Each row is pipelined through two more levels of processing to the
top. The client receives each row, and after getting the tenth row,
loses any interest in continuing further. The execution statistics
is a snapshot at that moment.
Admittedly, using the
above pipelined integer pairs implementation inside other queries as
an inner view or subquery would only raise eyebrows. Those square
root expressions are better be hidden behind a named view:
create view
IntegerPairs as
select n,n-(xplusy+1)*xplusy/2 x,
xplusy-n+(xplusy+1)*xplusy/2 y
from (
select FLOOR((SQRT(8*(rownum-1)+1)-1)/2) xplusy,
rownum-1 n from dual connect by 1=1
)
Was anything achieved with this pipelining idea using integer pairs
implementation? Consider the following query:
Find positive integers X
and Y satisfying both x + y = 10 and x - y = 2 equations
With the IntegerPairs
view the solution is immediate:
select x,y
from IntegerPairs
where x+y=10 and x-y=2
Would it actually work?
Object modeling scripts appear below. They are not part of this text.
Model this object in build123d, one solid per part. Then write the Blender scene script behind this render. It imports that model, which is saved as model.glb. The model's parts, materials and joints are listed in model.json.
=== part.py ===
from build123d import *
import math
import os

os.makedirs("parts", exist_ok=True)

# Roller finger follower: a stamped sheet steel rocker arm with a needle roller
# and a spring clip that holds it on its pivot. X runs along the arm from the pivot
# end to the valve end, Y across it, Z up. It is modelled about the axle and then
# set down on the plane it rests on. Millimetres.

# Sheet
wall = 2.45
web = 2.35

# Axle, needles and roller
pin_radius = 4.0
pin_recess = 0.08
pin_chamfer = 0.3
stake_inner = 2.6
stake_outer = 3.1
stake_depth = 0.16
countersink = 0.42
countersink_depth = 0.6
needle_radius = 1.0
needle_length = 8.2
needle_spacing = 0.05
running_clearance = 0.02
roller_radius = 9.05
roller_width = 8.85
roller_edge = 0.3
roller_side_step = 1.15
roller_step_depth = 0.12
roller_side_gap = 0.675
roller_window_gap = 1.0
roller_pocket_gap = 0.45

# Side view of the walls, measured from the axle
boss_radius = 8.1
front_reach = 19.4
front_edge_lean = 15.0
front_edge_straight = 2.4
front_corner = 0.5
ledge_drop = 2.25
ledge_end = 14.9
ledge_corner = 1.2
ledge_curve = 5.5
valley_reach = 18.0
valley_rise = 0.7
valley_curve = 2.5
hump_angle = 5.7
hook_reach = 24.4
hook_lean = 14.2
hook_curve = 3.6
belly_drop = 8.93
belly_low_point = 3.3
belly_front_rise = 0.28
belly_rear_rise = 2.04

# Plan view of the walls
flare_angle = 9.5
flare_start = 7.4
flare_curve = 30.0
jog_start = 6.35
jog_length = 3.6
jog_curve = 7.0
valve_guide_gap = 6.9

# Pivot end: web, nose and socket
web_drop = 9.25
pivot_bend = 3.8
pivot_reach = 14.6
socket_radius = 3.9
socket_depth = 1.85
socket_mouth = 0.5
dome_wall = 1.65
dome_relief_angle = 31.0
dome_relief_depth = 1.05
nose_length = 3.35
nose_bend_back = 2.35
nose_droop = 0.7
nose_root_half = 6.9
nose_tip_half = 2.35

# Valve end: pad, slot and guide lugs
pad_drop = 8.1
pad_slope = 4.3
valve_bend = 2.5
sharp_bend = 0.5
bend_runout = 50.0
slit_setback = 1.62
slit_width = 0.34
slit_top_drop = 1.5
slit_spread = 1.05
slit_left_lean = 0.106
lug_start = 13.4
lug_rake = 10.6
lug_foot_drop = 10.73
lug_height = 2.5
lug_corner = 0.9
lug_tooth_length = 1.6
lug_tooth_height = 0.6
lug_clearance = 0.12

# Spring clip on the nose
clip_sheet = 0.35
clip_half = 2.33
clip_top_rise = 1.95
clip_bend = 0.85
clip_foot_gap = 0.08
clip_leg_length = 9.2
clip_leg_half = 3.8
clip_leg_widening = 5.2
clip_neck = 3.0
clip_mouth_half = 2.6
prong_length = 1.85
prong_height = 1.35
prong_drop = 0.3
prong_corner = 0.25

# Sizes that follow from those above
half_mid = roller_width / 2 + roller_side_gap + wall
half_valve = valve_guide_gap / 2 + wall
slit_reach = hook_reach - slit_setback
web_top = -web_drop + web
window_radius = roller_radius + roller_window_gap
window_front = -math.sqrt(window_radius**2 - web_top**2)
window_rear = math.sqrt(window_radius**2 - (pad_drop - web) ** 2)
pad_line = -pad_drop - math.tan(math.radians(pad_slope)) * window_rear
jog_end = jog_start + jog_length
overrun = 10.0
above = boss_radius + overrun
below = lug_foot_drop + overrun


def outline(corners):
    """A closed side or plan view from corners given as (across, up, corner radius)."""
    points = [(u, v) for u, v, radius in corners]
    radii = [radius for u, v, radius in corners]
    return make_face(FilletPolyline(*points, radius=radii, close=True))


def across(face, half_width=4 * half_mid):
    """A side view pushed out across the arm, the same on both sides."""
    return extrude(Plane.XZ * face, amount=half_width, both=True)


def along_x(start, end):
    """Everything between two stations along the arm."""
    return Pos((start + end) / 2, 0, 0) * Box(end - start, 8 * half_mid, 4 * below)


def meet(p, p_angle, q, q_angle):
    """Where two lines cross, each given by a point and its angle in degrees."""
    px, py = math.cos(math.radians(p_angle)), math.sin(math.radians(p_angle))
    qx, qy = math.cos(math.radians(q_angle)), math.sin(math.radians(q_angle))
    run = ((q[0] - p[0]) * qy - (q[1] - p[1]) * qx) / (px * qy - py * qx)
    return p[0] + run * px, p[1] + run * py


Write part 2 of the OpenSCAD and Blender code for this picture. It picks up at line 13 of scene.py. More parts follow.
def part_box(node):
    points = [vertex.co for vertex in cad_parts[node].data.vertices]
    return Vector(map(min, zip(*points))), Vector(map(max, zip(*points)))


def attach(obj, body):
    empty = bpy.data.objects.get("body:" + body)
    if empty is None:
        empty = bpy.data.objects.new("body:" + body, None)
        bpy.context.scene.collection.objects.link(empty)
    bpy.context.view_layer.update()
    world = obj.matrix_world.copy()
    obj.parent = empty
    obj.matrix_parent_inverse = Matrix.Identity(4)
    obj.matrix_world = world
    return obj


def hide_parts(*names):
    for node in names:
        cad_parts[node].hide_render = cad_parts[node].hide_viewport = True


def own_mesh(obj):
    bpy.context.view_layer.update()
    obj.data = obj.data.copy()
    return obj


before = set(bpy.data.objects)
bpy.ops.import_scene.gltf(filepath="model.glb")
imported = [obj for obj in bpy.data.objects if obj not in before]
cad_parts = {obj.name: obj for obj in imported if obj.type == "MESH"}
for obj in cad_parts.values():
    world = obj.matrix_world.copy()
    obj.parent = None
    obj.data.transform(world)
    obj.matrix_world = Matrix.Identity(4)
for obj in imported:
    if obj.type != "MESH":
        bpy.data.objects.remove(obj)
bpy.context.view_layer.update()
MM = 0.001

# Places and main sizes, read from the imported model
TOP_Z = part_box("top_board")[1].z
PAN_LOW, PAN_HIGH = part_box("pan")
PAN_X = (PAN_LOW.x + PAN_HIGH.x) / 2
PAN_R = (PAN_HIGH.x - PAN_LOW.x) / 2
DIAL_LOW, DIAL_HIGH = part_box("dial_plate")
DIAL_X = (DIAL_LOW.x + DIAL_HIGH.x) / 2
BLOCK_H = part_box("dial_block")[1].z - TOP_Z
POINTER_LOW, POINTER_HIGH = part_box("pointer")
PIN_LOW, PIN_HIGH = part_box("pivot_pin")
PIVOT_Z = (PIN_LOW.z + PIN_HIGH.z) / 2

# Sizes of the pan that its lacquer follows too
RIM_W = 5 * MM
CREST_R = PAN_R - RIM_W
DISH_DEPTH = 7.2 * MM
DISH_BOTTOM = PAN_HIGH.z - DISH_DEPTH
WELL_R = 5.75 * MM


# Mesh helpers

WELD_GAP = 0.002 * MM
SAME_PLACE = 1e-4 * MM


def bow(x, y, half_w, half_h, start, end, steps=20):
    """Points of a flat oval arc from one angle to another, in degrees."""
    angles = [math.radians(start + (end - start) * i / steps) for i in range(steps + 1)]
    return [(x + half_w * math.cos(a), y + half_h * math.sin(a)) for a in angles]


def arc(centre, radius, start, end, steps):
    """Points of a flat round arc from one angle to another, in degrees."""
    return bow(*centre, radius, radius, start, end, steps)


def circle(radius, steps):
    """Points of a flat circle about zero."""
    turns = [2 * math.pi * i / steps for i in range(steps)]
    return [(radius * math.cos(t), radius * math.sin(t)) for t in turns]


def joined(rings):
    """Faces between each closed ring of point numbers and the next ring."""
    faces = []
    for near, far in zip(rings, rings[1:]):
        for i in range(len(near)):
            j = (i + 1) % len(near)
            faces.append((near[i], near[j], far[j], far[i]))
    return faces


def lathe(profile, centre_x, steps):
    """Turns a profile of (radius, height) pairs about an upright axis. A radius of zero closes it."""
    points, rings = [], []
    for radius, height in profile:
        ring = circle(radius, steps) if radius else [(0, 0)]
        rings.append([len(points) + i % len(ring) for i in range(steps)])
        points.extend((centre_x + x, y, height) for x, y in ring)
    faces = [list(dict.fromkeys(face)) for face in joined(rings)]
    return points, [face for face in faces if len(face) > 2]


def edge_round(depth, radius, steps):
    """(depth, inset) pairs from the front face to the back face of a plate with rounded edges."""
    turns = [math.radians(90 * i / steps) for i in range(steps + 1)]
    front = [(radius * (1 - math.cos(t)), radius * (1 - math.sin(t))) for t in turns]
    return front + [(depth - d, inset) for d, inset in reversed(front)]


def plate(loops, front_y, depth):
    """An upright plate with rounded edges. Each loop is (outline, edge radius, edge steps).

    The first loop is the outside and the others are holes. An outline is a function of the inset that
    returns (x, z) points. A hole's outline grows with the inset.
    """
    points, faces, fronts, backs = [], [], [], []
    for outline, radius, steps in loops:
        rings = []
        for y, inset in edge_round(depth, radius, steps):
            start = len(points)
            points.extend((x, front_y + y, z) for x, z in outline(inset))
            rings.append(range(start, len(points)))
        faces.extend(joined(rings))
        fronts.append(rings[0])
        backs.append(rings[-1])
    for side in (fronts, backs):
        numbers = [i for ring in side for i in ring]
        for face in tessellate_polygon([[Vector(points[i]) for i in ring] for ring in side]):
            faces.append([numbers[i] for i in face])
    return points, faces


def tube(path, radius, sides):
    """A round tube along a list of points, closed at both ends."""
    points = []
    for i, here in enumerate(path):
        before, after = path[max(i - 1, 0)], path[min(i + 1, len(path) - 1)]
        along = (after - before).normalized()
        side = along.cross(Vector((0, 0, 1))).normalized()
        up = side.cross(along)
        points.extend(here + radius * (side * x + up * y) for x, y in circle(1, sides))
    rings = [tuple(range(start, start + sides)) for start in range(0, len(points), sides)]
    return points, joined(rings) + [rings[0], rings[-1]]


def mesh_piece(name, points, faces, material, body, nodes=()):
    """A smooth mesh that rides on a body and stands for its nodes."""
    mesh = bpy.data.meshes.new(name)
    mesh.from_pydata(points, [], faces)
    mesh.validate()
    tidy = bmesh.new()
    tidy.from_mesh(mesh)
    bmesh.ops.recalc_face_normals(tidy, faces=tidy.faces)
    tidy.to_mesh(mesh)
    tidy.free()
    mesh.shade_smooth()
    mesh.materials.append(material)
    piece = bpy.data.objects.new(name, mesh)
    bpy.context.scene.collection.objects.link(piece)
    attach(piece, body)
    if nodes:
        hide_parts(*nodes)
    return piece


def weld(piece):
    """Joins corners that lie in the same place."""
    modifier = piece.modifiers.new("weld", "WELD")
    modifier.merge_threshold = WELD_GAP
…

A pair x=6 and y=5 is the unique
solution of the system of equations, but would the execution really
stop after we have it in the result set? Even if the client is not
interested in more than one row from the result set, it has no way
to communicate this to the server. If the result set is buffered,
then the server would continue producing more pairs, and never stop.
Ad-Hoc Constants
If pipelining doesn't
really work for constraint problems with two integer variables,
why mention it at all? In an alternative approach it would simply
be written
select
x,y from (
select num x from Integers where num < 234
), (
select num y from Integers where num < 567
) where
x+y=10 and x-y=2
which produces the correct
answer without any risk of getting stuck in the infinite loop.
Much left is to be desired for the code clarity, however. Those
'safety? constants are eyesore, and they have to be estimated in
advance. The values that work for one problem, might not work for
next problem. A cartoon description of pipelining would define it
as a programming style that avoids magical constants.